Prior to his retirement from the museum in 1979, he oversaw the design and installation of three temporary exhibitions: “Treasures of Cyprus” in 1976; “Peru’s Golden Treasures” in 1977; and “Ice Age Art” in 1978.

In a profile of Mr. Gardiner that appeared in the Alpine Press in New Jersey in 1962, Helen Strauss wrote that his exhibition spaces represented “visual design and graphic depiction raised to the highest power. His aim has been to create an ‘experience’ rather than make one feel he is looking at an ‘exhibit in a box.’”

In 1940, Mr. Gardiner married Winifred “Winnie” Wylie, whom he had met in Quogue. From 1950 to 1979, the couple lived in Alpine, New Jersey, raising their two sons, Henry Hawthorne (“Hap”) Gardiner and John Lion Gardiner there and, in the summers, in Quogue. In Alpine, Mr. Gardiner served for a time as the president of the school board. After his retirement from the museum in 1979, the couple moved to Quogue full time.

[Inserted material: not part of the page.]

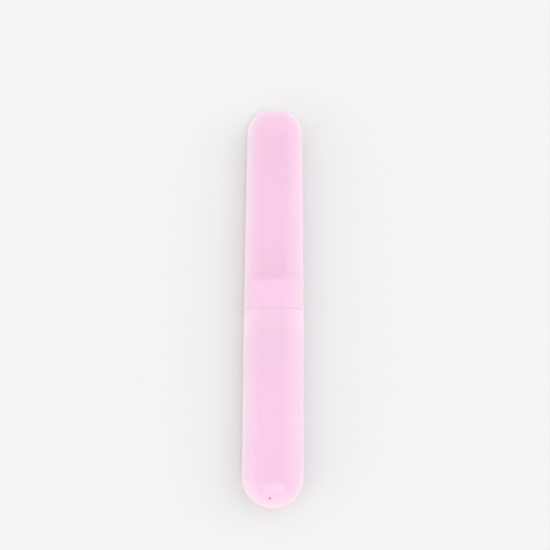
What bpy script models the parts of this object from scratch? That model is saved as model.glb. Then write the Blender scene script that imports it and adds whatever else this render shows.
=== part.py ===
"""Travel case for one toothbrush, in two mouldings: a base with an integral neck, and a cap.

The case lies on its back. X is its width, Y its length towards the cap, and Z points out of its front.
Both halves are described from the seam outwards: their own origin is the centre of the seam, on the line
along which the cap pulls off. All sizes are in metres.

The cross-section is an oval with flat strips, which no turned profile gives, so each half is lofted. A wall is
a row of stations, and a station is an oval ring across the length, at a depth below the outer surface. The
rings run from the outer tip over the mouth to the inner tip, and make one closed skin.
"""

import math
from collections import namedtuple

import bmesh
import bpy
from mathutils import Matrix, Vector

# Outer form
BASE_LENGTH = 0.094        # seam to the tip of the base
CAP_LENGTH = 0.111         # seam to the tip of the cap
CASE_WIDTH = 0.030         # at the seam
CASE_THICKNESS = 0.020
FLAT_WIDTH = 0.008         # flat strip along the middle of the front and the back
END_LENGTH = 0.0142        # length of each rounded end
DRAFT = 0.0042             # narrowing of each side per unit of length, away from the seam

# Walls and fits
CAP_WALL = 0.0012
NECK_WALL = 0.0010
FIT_CLEARANCE = 0.0003     # around the neck, inside the cap
SEAT_GAP = 0.0003          # between the mouth of the cap and the shoulder of the base

# Neck
NECK_LENGTH = 0.017        # from the shoulder to its end
LEAD_IN_LENGTH = 0.002     # thinner tip that guides the cap on
LEAD_IN_DEPTH = 0.0004
LEAD_IN_SLOPE = 0.0004     # length over which the tip steps in

# Bead round the neck, and the groove in the cap that it settles in
BEAD_FROM_SHOULDER = 0.006
BEAD_WIDTH = 0.0016
BEAD_HEIGHT = 0.0002       # less than the clearance, so the cap slides over it

# Edges
SEAM_BAND_WIDTH = 0.0016   # shallow band round the base, next to the seam
SEAM_BAND_DEPTH = 0.0002
EDGE_RADIUS = 0.0003       # mouth of the cap, shoulder and neck end
MOST_OF_WALL = 0.4         # share of a wall's thickness that one rounded edge may take

# Vent hole through the front of the base's rounded end, with a funnel at its mouth
VENT_DIAMETER = 0.0008
VENT_MOUTH = 0.0021        # width of the funnel at the surface
VENT_FROM_TIP = 0.0042
VENT_OFFSET = -0.0013      # to the left of the middle

# Fineness of the meshes
ARC_STEPS = 11             # per quarter of an oval ring
END_STEPS = 10             # rings in a rounded end
EDGE_STEPS = 2             # rings in a rounded edge
BEAD_STEPS = 4
VENT_SIDES = 20
SMOOTH_ANGLE = math.radians(28)

# Finish: linear red, green and blue, and roughness
BASE_COLOUR = (0.99, 0.62, 0.81)
CAP_COLOUR = (0.99, 0.59, 0.79)
FROST = 0.42
IOR = 1.49

# Depths of the fitting surfaces below the outer surface
NECK_DEPTH = CAP_WALL + FIT_CLEARANCE
NECK_TIP_DEPTH = NECK_DEPTH + LEAD_IN_DEPTH
BORE_DEPTH = NECK_DEPTH + NECK_WALL

Station = namedtuple("Station", "along half_width half_height half_flat")


def clear_scene():
    for obj in list(bpy.data.objects):
        bpy.data.objects.remove(obj, do_unlink=True)


def new_collection(name):
    collection = bpy.data.collections.new(name)
    bpy.context.scene.collection.children.link(collection)
    return collection


def plastic(name, colour):
    material = bpy.data.materials.new(name)
    material.use_nodes = True
    shader = material.node_tree.nodes["Principled BSDF"]
    shader.inputs["Base Color"].default_value = (*colour, 1.0)
    shader.inputs["Roughness"].default_value = FROST
    shader.inputs["Metallic"].default_value = 0.0
    shader.inputs["IOR"].default_value = IOR
    material.diffuse_color = (*colour, 1.0)
    return material


# Stations


def outer_half_width(along):
    """Half of the case's width at a distance from the seam. Both halves narrow in the same way."""
    return CASE_WIDTH / 2 - DRAFT * abs(along)


def wall_station(along, depth, half_width=None):
    """An oval ring of the straight part, `depth` below the surface that is half_width from the middle."""
    if half_width is None:
        half_width = outer_half_width(along)
    return Station(along, half_width - depth, CASE_THICKNESS / 2 - depth, FLAT_WIDTH / 2)


def rounded_end(tip, depth, half_width):
    """Rings of a rounded end, from the straight part to the tip, where the ring has no size."""
    direction = math.copysign(1, tip)
    start = tip - direction * END_LENGTH
    ring = wall_station(start, depth, half_width)
    stations = []
    for step in range(END_STEPS + 1):
        angle = math.pi / 2 * step / END_STEPS
        size = math.cos(angle) if step < END_STEPS else 0.0
        along = start + direction * (END_LENGTH - depth) * math.sin(angle)
        stations.append(Station(along, ring.half_width * size, ring.half_height * size, ring.half_flat * size))
    return stations


def bead(depth):
    """Rings of the low bead, on a wall at `depth`, or of the groove that it leaves in the wall outside it."""
    stations = []
    for step in range(BEAD_STEPS + 1):
        share = step / BEAD_STEPS
        along = BEAD_FROM_SHOULDER + BEAD_WIDTH * (share - 0.5)
        stations.append(wall_station(along, depth - BEAD_HEIGHT * math.sin(math.pi * share)))
    return stations


def rounded_edge(along, depth, wall, along_turn, depth_turn):
    """Rings of a rounded edge whose corner would be at (along, depth), from the wall's side to its end face.

    along_turn and depth_turn are +1 or -1. They point from the corner into the material.
    """
    radius = min(EDGE_RADIUS, wall * MOST_OF_WALL)
    stations = []
    for step in range(EDGE_STEPS + 1):
        angle = math.pi / 2 * step / EDGE_STEPS
        into_length = radius * (1 - math.sin(angle))
        into_wall = radius * (1 - math.cos(angle))
        stations.append(wall_station(along + along_turn * into_length, depth + depth_turn * into_wall))
    return stations


def base_stations():
    """The base, from its outer tip over the shoulder and the neck to the bottom of its bore.

    The bore is widest at its mouth, so that it draws off a core.
    """
    tip = -BASE_LENGTH
    bore_half_width = outer_half_width(0)
    bore_run = BASE_LENGTH - END_LENGTH + NECK_LENGTH
    tip_step = NECK_LENGTH - LEAD_IN_LENGTH

    stations = rounded_end(tip, 0, outer_half_width(tip + END_LENGTH))[::-1]
    stations.append(wall_station(-SEAM_BAND_WIDTH - SEAM_BAND_DEPTH, 0))
    stations.append(wall_station(-SEAM_BAND_WIDTH, SEAM_BAND_DEPTH))
    stations += rounded_edge(0, SEAM_BAND_DEPTH, NECK_DEPTH - SEAM_BAND_DEPTH, -1, 1)
    stations.append(wall_station(0, NECK_DEPTH))
    stations += bead(NECK_DEPTH)
    stations.append(wall_station(tip_step, NECK_DEPTH))
    stations.append(wall_station(tip_step + LEAD_IN_SLOPE, NECK_TIP_DEPTH))
    stations += rounded_edge(NECK_LENGTH, NECK_TIP_DEPTH, BORE_DEPTH - NECK_TIP_DEPTH, -1, 1)
    stations.append(wall_station(NECK_LENGTH, BORE_DEPTH, bore_half_width))
    return stations + rounded_end(tip, BORE_DEPTH, bore_half_width - DRAFT * bore_run)


def cap_stations():
    """The cap, from its outer tip over its mouth to the bottom of its inside."""
    half_width = outer_half_width(CAP_LENGTH - END_LENGTH)

    stations = rounded_end(CAP_LENGTH, 0, half_width)[::-1]
    stations += rounded_edge(SEAT_GAP, 0, CAP_WALL, 1, 1)
    stations += rounded_edge(SEAT_GAP, CAP_WALL, CAP_WALL, 1, -1)[::-1]
    stations += bead(CAP_WALL)
    return stations + rounded_end(CAP_LENGTH, CAP_WALL, half_width)


# Meshes


def ring_points(station):
    """Points of an oval ring in X and Z: four quarter ellipses, drawn apart in the middle by the flats."""
    if station.half_height == 0:
        return [Vector((0, station.along, 0))]
    side = station.half_width - station.half_flat
    points = []
    for quarter in range(4):
        flat_side = 1 if quarter in (0, 3) else -1
        ends_at_side = quarter % 2 == 1
        for step in range(ARC_STEPS + (0 if ends_at_side else 1)):
            angle = math.pi / 2 * (quarter + step / ARC_STEPS)
            across = flat_side * station.half_flat + side * math.cos(angle)
            points.append(Vector((across, station.along, station.half_height * math.sin(angle))))
    return points


def lofted_skin(name, stations):
    """A closed mesh through the rings of the stations, the first and last of which are single points."""
    bm = bmesh.new()
    rings = [[bm.verts.new(point) for point in ring_points(station)] for station in stations]
    for near, far in zip(rings, rings[1:]):
        for index in range(max(len(near), len(far))):
            following = index + 1
            corners = (
                near[index % len(near)],
                near[following % len(near)],
                far[following % len(far)],
                far[index % len(far)],
            )
            # At a tip, two of the corners are one point, which a face may hold only once.
            bm.faces.new(dict.fromkeys(corners))
    bmesh.ops.recalc_face_normals(bm, faces=bm.faces)
    mesh = bpy.data.meshes.new(name)
    bm.to_mesh(mesh)
    bm.free()
    mesh.shade_smooth()
    mesh.set_sharp_from_angle(angle=SMOOTH_ANGLE)
    return mesh


def add_half(collection, seam, name, stations, material):
    """One half of the case, as an object whose origin is the middle of the seam."""
    mesh = lofted_skin(name, stations)
    mesh.materials.append(material)
    half = bpy.data.objects.new(name, mesh)
    half.parent = seam
    collection.objects.link(half)
    return half


def front_of_base_end(across, from_tip):
    """A point on the front of the base's rounded end, and the direction square to the surface there."""
    past_start = max(END_LENGTH - from_tip, 0) / END_LENGTH
    size = math.sqrt(1 - past_start**2)
    half_flat = FLAT_WIDTH / 2 * size
    side = outer_half_width(BASE_LENGTH - END_LENGTH) - FLAT_WIDTH / 2
    past_flat = max(abs(across) - half_flat, 0) / side
    rise = math.sqrt(size**2 - past_flat**2)
    point = Vector((across, from_tip - BASE_LENGTH, CASE_THICKNESS / 2 * rise))
    outwards = Vector(
        (
            math.copysign(past_flat / side, across),
            -past_start / END_LENGTH,
            rise / (CASE_THICKNESS / 2),
        )
    )
    return point, outwards.normalized()


def add_vent_cutter(collection, seam, name, inner_diameter, outer_diameter, length):
    """A round cutter square to the front of the base's rounded end, with its middle on the surface."""
    point, outwards = front_of_base_end(VENT_OFFSET, VENT_FROM_TIP)
    mesh = bpy.data.meshes.new(name)
    bm = bmesh.new()
    bmesh.ops.create_cone(
        bm,
        cap_ends=True,
        segments=VENT_SIDES,
        radius1=inner_diameter / 2,
        radius2=outer_diameter / 2,
        depth=length,
    )
    bm.to_mesh(mesh)
    bm.free()
    cutter = bpy.data.objects.new(name, mesh)
    cutter.parent = seam
    cutter.matrix_local = Matrix.Translation(point) @ outwards.to_track_quat("Z", "Y").to_matrix().to_4x4()
    cutter.hide_render = True
    cutter.display_type = "WIRE"
    collection.objects.link(cutter)
    return cutter


def cut(obj, name, cutter):
    modifier = obj.modifiers.new(name, "BOOLEAN")
    modifier.operation = "DIFFERENCE"
    modifier.object = cutter


def build_case():
    clear_scene()
    parts = new_collection("toothbrush_holder")
    cutters = new_collection("cutters")
    cutters.hide_render = True

    # The case's own origin is under the middle of its length, on the surface that it lies on.
    seam = bpy.data.objects.new("seam", None)
    seam.empty_display_size = CASE_WIDTH / 2
    seam.location = (0, (BASE_LENGTH - CAP_LENGTH) / 2, CASE_THICKNESS / 2)
    parts.objects.link(seam)

    base = add_half(parts, seam, "base", base_stations(), plastic("base_plastic", BASE_COLOUR))
    add_half(parts, seam, "cap", cap_stations(), plastic("cap_plastic", CAP_COLOUR))
    pin_length = 2 * (BORE_DEPTH + VENT_MOUTH)
    pin = add_vent_cutter(cutters, seam, "vent_pin", VENT_DIAMETER, VENT_DIAMETER, pin_length)
    cut(base, "vent_hole", pin)
    # The funnel slopes at 45 degrees: the cone is as long as the mouth is wide, and twice as wide at its top.
    cone = add_vent_cutter(cutters, seam, "vent_cone", 0, 2 * VENT_MOUTH, VENT_MOUTH)
    cut(base, "vent_mouth", cone)


build_case()
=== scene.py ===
"""Looks of a two-piece travel case for one toothbrush, in frosted translucent plastic.

The case lies on its back on a pale floor. X is its width, Y its length towards the cap, and Z points out
of its front. Both halves are rebuilt here as finer skins than the CAD solids, from the same sizes apart
from the smallest edges and gaps. All sizes are in metres.

A skin is a row of stations, described round the middle of the seam. A station is an oval ring across the
length, at a depth below the outer surface. The skins of a half follow one another from its outer tip over
its mouth to its inner tip, and make one closed mesh.
"""

import math
from collections import namedtuple

import bmesh
import bpy
from mathutils import Matrix, Vector


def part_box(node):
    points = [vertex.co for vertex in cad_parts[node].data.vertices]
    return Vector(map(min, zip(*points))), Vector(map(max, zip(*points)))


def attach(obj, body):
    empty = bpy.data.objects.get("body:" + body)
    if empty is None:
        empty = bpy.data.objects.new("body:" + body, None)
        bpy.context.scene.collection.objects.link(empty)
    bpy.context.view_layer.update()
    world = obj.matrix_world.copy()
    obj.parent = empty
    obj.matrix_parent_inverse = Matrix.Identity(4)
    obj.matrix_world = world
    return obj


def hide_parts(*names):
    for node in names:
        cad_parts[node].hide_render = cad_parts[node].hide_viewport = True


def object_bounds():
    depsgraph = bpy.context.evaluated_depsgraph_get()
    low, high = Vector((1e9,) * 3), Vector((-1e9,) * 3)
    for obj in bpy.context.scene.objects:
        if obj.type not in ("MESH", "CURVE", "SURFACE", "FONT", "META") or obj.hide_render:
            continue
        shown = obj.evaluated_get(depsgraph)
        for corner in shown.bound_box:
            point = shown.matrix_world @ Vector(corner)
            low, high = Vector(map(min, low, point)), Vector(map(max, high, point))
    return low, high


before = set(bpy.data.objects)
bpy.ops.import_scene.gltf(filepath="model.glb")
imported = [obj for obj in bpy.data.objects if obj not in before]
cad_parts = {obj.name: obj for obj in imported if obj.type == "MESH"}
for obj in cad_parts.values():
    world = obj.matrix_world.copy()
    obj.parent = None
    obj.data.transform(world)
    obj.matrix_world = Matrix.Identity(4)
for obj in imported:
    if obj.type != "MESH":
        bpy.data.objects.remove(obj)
cad_low, cad_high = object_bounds()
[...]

The first Mrs. Gardiner died in 1986, and in 1989 Mr. Gardiner married Katharine Emmet Bramwell of Princeton, New Jersey. The couple moved first to Princeton and then to Meadow Lakes a few miles east of Princeton and continued to summer in Quogue until the second Mrs. Gardiner’s death in 2003.

Mr. Gardiner enjoyed all outdoor pursuits, especially skating on frozen lakes and hiking in the woods around Schenectady when he was younger and swimming in the ocean throughout his life in Quogue, where he was a member of the Quogue Field Club and the Quogue Beach Club.

Beyond his work in interpretive design and graphic arts, he looked at the world through an artist’s eyes and found joy in painting, principally landscapes. He frequently exhibited his work locally in the annual Quogue Historical Society Art Show.

Predeceased by his brother, John Lion Gardiner, in 1957, Mr. Gardiner is survived by two sons, Henry Hawthorne Gardiner and his wife Josephine Bradford Gile of Cheyenne, Wyoming; John Lion Gardiner and his wife Kathleen Maley of Pittsburgh, Pennsylvania; a niece, Margaret Halsey (“Pi”) Gardiner of Quogue and New York; three granddaughters, Bradford Louise Gardiner, Winifred Nannette Gardiner and Maureen Gardiner; a great-niece, Halsey Anderson; a great-nephew, Gardiner Anderson; and a great-grandnephew, Leo Anderson.

A private celebration of Mr. Gardiner’s life was held in Quogue in September. Memorial donations to the Quogue Wildlife Refuge, P.O. Box 492, Quogue, NY 11959 would be appreciated by the family.